Gram's Soltz (Sultz) and Liver Dumplings

Both Gram and Great Aunt Mary (at left in 1976) made these and they were wonderful, old-world treats. I don't make them anymore but sometimes I think about it. I'd hate for these recipes to be lost.

Soltz (Sultz)
When Gram made this it was always something of an event. Her brother George would come by and bring hot rye bread from Meisel's Bakery. We would sit on her front porch on the big swing and the glider and eat the soltz with rye bread, mustard, sliced onions and cold beer. It is a sort of pickled meat that is really delicious. Those old German's used up everything so soltz was a way of using up the meat scraps left on bones. Later people added extra meat --- Jim Auman (who is married to Aunt Mary's daughter Snooky) added chopped up turkey to his. Gram used to say that the only part of a pig you couldn't use was the squeek.
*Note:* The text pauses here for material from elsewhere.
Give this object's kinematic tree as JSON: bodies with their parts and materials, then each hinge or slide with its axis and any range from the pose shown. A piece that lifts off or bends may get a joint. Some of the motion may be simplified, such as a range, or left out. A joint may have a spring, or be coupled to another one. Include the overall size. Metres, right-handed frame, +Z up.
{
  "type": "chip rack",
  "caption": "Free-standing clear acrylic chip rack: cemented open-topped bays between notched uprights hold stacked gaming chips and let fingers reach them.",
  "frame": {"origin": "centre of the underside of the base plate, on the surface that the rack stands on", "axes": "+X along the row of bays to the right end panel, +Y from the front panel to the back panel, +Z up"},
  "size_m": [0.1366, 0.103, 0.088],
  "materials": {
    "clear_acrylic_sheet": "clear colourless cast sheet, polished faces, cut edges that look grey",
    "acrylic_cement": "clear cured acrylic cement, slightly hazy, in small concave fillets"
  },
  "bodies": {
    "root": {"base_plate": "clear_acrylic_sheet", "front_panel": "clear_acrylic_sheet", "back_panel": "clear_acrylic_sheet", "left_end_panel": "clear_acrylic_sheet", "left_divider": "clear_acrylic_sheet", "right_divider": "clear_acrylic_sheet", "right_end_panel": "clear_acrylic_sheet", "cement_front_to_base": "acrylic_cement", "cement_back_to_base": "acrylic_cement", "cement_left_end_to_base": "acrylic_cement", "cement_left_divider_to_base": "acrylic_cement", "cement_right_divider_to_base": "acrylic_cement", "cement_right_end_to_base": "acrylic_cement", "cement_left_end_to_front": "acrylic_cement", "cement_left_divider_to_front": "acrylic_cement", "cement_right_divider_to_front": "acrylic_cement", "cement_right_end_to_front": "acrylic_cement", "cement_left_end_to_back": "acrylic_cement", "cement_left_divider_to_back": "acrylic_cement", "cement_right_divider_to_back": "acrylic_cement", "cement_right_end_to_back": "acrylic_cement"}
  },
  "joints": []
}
Place 5-6 lbs. of meaty bones in a large kettle, cover with water, and bring to a boil. Simmer 2-3 hours until the meat is falling off the bones. Remove meat and strain the broth well. Measure it and add an equal amount of cider vinegar. Salt and pepper to taste (best if you use a fair amount of pepper). Let the meat cool a bit and remove it from the bones discarding all the fine bones and gristle. Grind the meat and add extra if you like. Add an onion. Place it back in the broth. Simmer for 5 minutes in the vinegar broth until the onion is cooked.

Ladle into loaf pans. In some Pennsylvania Dutch communities they make an arrangement of carrots and pickles to look like flowers in the bottoms of the pans "chust for nice", as they say. Cool the soltz and it will gel. Refrigerate until very cold then slice and serve with mustard and rye bread. Have a beer.
Parlez-Moi Blog Post about Soltz


Pickles & Relishes

Since it’s that time of the year, when people are starting to can, I thought it would be a good time to add a few of our family’s favorite pickles and relishes.
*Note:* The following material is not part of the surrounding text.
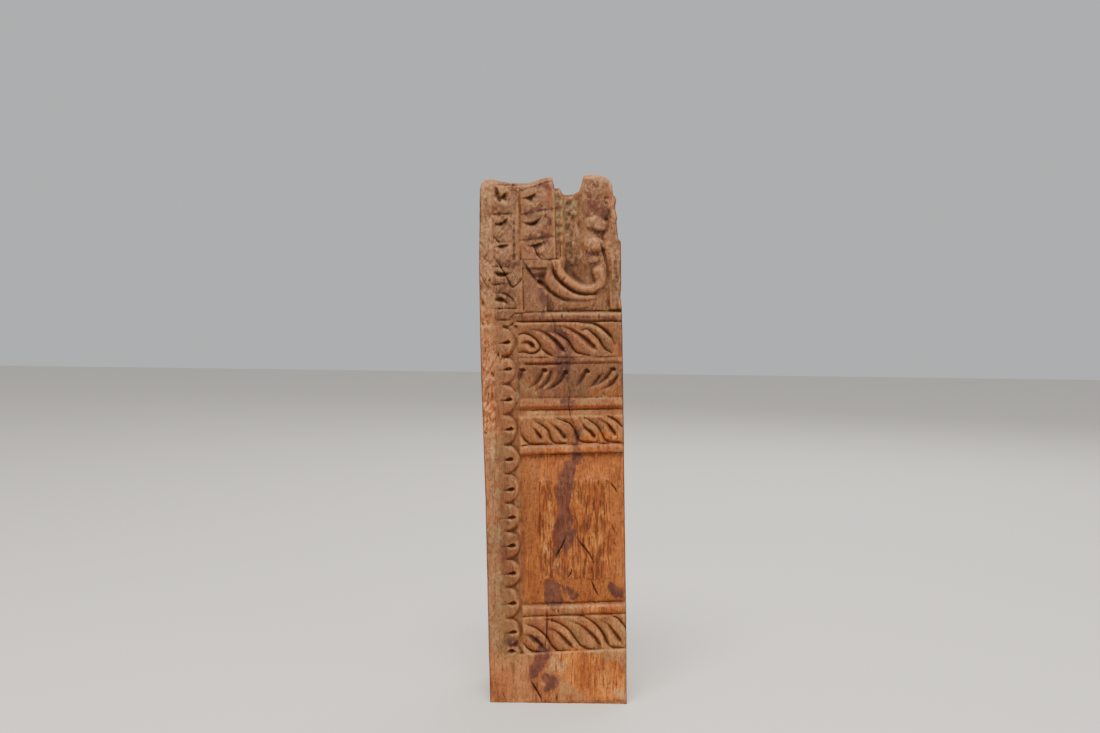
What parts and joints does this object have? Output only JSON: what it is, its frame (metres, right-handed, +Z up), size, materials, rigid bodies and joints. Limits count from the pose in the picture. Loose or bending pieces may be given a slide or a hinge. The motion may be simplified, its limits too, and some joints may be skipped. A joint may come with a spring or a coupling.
{
  "type": "carved wooden corbel",
  "caption": "Upright carved hardwood corbel: scalloped left border beside leaf bands, beads, a hipped panel, a volute and a broken, worn crown with a deep groove.",
  "frame": {"origin": "centre of the level sawn foot, on the surface that the corbel stands on", "axes": "+Z up, +X to the viewer's right across the carved front, +Y in from the carved front to the plain back"},
  "size_m": [0.1325, 0.09, 0.4565],
  "materials": {
    "wood": "old hardwood, carved, weathered grey-brown above and worn to clean orange-brown below"
  },
  "bodies": {
    "root": {"corbel": "wood"}
  },
  "joints": []
}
Grandma Valentine’s Sandwich Spread
Grandma Valentine (at right with Grandpa and Dad's two oldest sisters, Aunt Viola and Aunt Bonnie) lived in a big house on Chestnut Street. It had a porch that wrapped around it with a porch swing. There were several apple trees, a beautiful crab apple tree, orange blossom bushes and a hedge of currant bushes along the back alley. I remember crawling under those currant bushes on summer afternoons and eating the currants still hot and juicy from the sun. Grandma had a huge vegetable garden and there were hollyhocks and peony bushes along the side of the house. Inside there was a pantry and she hung dried herbs in bunches inside the stairwell. I still remember opening the door to the stairs and the fragrance of herbs coming out. She had a canary that sat in the sunshine and sang all day. Her house was a good place in which to be a child.
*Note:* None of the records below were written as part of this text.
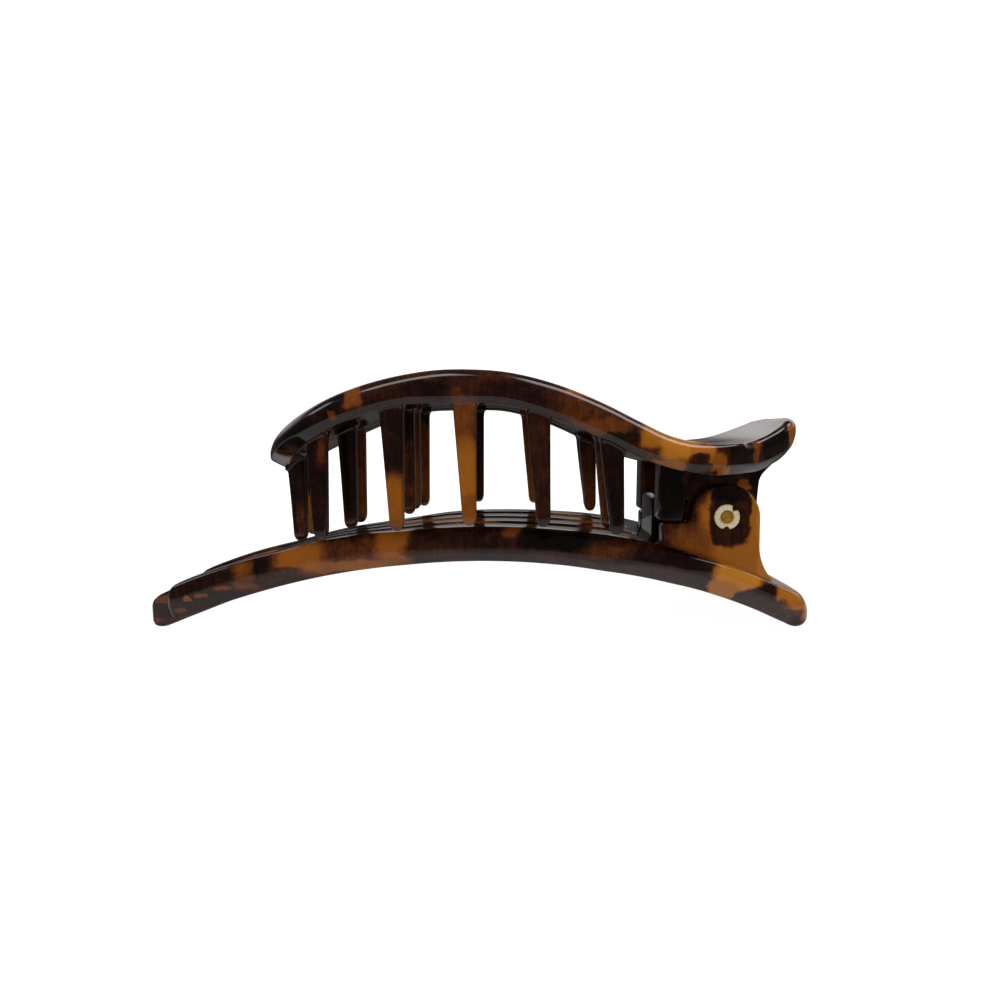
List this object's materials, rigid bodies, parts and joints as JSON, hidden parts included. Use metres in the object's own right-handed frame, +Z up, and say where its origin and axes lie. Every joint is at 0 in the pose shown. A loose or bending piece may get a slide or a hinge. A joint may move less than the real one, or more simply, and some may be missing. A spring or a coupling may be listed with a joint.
{
  "type": "hair clip",
  "caption": "Moulded tortoiseshell hair clip: an arched, toothed upper jaw is sprung on a hinge pin against a curved, slotted lower jaw.",
  "frame": {"origin": "on the ground under the middle of the closed clip's box", "axes": "+X along the clip towards the thumb tails, +Y across it along the hinge pin, +Z up; the lower jaw's prong tips and its tail stand on Z = 0"},
  "size_m": [0.1166, 0.04, 0.044],
  "materials": {
    "upper_jaw_acetate": "polished tortoiseshell cellulose acetate",
    "lower_jaw_acetate": "polished tortoiseshell cellulose acetate",
    "hinge_pin_brass": "rolled bright brass",
    "torsion_spring_steel": "drawn spring steel wire"
  },
  "bodies": {
    "lower": {"lower_jaw": "lower_jaw_acetate", "hinge_pin": "hinge_pin_brass", "torsion_spring": "torsion_spring_steel"},
    "upper": {"upper_jaw": "upper_jaw_acetate"}
  },
  "joints": [
    {"name": "jaw_hinge", "type": "hinge", "parent": "lower", "child": "upper", "pos_m": [0.045, 0, 0.01843], "axis": [0, 1, 0], "range_deg": [0, 50], "stiffness_Nm_per_rad": 0.1, "springref_deg": -34.38}
  ]
}
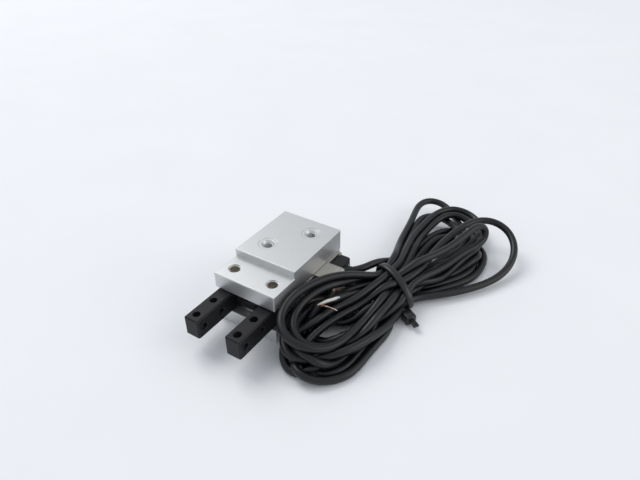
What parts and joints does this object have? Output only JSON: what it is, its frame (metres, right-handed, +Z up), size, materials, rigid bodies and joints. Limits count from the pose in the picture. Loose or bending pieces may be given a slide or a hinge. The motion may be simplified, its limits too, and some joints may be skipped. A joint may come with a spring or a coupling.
{
  "type": "pneumatic gripper",
  "caption": "Two-jaw angular pneumatic gripper lying on its wide face, with proximity switches in a side bracket and their leads tied in a hank.",
  "frame": {"origin": "centre of the housing's wide lower face, on which the gripper lies", "axes": "+Z up through the housing's thickness, -Y towards the jaw tips, +X towards the switches and their leads"},
  "size_m": [0.0961, 0.1557, 0.028],
  "materials": {
    "anodised": "fine bead-blasted clear anodise",
    "bronze": "sintered bronze",
    "pin_steel": "oiled ground ends",
    "seal_rubber": "smooth nitrile",
    "steel": "turned and ground",
    "spring_steel": "phosphated",
    "piston_alloy": "turned",
    "magnet": "bonded ferrite",
    "black_steel": "black oxide over milled steel",
    "bracket_steel": "rolled sheet",
    "switch_plastic": "fine moulded texture",
    "lamp_plastic": "clear red window",
    "cable_jacket": "matt flexible vinyl",
    "tie_nylon": "satin nylon",
    "core_insulation": "thin insulation, one brown core"
  },
  "bodies": {
    "body": {"housing": "anodised", "end_cap": "anodised", "rod_bush": "bronze", "pivot_pin_right": "pin_steel", "pivot_pin_left": "pin_steel", "rod_seal": "seal_rubber", "end_cap_ring": "seal_rubber", "front_bumper": "seal_rubber", "rear_bumper": "seal_rubber", "seal_retainer": "steel", "retaining_ring": "spring_steel", "switch_bracket": "bracket_steel", "bracket_screws": "steel", "clamp_screw": "steel", "clamp_pad": "steel", "switch_lower": "switch_plastic", "switch_upper": "switch_plastic", "switch_screws": "steel", "switch_lamps": "lamp_plastic", "lead_sleeve_lower": "cable_jacket", "lead_sleeve_upper": "cable_jacket", "lead_lower": "cable_jacket", "lead_upper": "cable_jacket", "lead_hank": "cable_jacket", "tie_strap": "tie_nylon", "tie_head": "tie_nylon", "cores_lower": "core_insulation", "cores_upper": "core_insulation"},
    "right_jaw": {"jaw_right": "black_steel", "pivot_bush_right": "bronze"},
    "left_jaw": {"jaw_left": "black_steel", "pivot_bush_left": "bronze"},
    "piston_unit": {"piston_rod": "steel", "drive_pin": "steel", "piston": "piston_alloy", "piston_seal": "seal_rubber", "piston_magnet": "magnet"}
  },
  "joints": [
    {"name": "right_jaw_swing", "type": "hinge", "parent": "body", "child": "right_jaw", "pos_m": [0.0097, -0.0184, 0.0122], "axis": [0, 0, 1], "range_deg": [-5, 15]},
    {"name": "left_jaw_swing", "type": "hinge", "parent": "body", "child": "left_jaw", "pos_m": [-0.0097, -0.0184, 0.0122], "axis": [0, 0, -1], "range_deg": [-5, 15]},
    {"name": "piston_slide", "type": "slide", "parent": "body", "child": "piston_unit", "axis": [0, -1, 0], "range_m": [-0.00085, 0.00254]}
  ],
  "couplings": [
    {"joint": "left_jaw_swing", "follows": "right_jaw_swing", "ratio": 1},
    {"joint": "piston_slide", "follows": "right_jaw_swing", "m_per_rad": 0.0097}
  ]
}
Combine and let stand overnight:
2 qts. Ground green tomatoes
1 pt. ground onions
2 each of red, yellow and green peppers, ground
½ cup salt

Next day drain the excess liquid and place in a heavy pot. Add:
1 pt. white vinegar
2 ½ cups sugar

Bring to a boil and let simmer 20 minutes making sure it doesn’t burn. Chill thoroughly then add 9 oz yellow mustard and 1 pint salad dressing. Stir well and seal in jars.




In The Old Mermaid’s Tale, Clair and Baptiste often have dinner at a restaurant behind the Customs House where he works, at a little restaurant called the Hofbrau House. They order pork with sauerkraut and dumplings and a lovely, crisp, white wine. Sauerkraut is a treasured part of my life.

I have often thought that if our family had a coat of arms, it would have a barrel of sauerkraut on it. Some of the best times I can remember growing up was when we made huge barrels of homemade sauerkraut at the end of the summer when the cabbages were huge and fresh from the garden.

(Above: The John Werner Family, 1915, seated, John Werner and Anna Groll Werner, my great-grandparents,
back row: Alfred G. Werner, my mother's father, Jane, Edward, Rose, and Leo Werner

Dad would bring the cabbage up from the garden and hang it upside down from rafters in the shop until we were ready to have a sauerkraut making day. He and I would clean them, saving the tough outer leaves, and cut them into wedges. There was a huge crock that had been in the family for generations. Mom would scrub it out and line it with those outer leaves. There was an enormous shredder that had also been around for a couple generations that we used. It was made of wood with a metal blade set into it and the cabbage would be swiped back and forth along the wooden slide over the blade to shred it. We all helped with that. Sometimes a relative would stop in and take a turn at the shredding just for nostalgia’s sake.

The shredded cabbage was layered into the crock with occasional layers of coarse salt to help it work. There was a big stone that fit on the top of the crock to weight it down but Dad had an improvement on that. He would take a heavy-duty garbage bag, fill it with water and tightly close it and put that on top of the shredded cabbage. This added the weight to press down on the cabbage while sealing off the air at the same time. The crock was then stored in the dark under the basement steps for several weeks until the cabbage fermented into kraut.

When it was fermented and “sauer”, Mom packed the sauerkraut into sterile quart jars and processed them in a boiling water bath. We made a fifty gallon crock full but no matter how much we made it was always gone by the following summer.

We always had sauerkraut on New Year’s Day. It was a tradition and even the rare person who didn’t like sauerkraut was urged to eat at least one bite of it for good luck. Personally, I have always loved sauerkraut raw, straight from the jar. I use it as a relish in sandwiches and as the base for salads.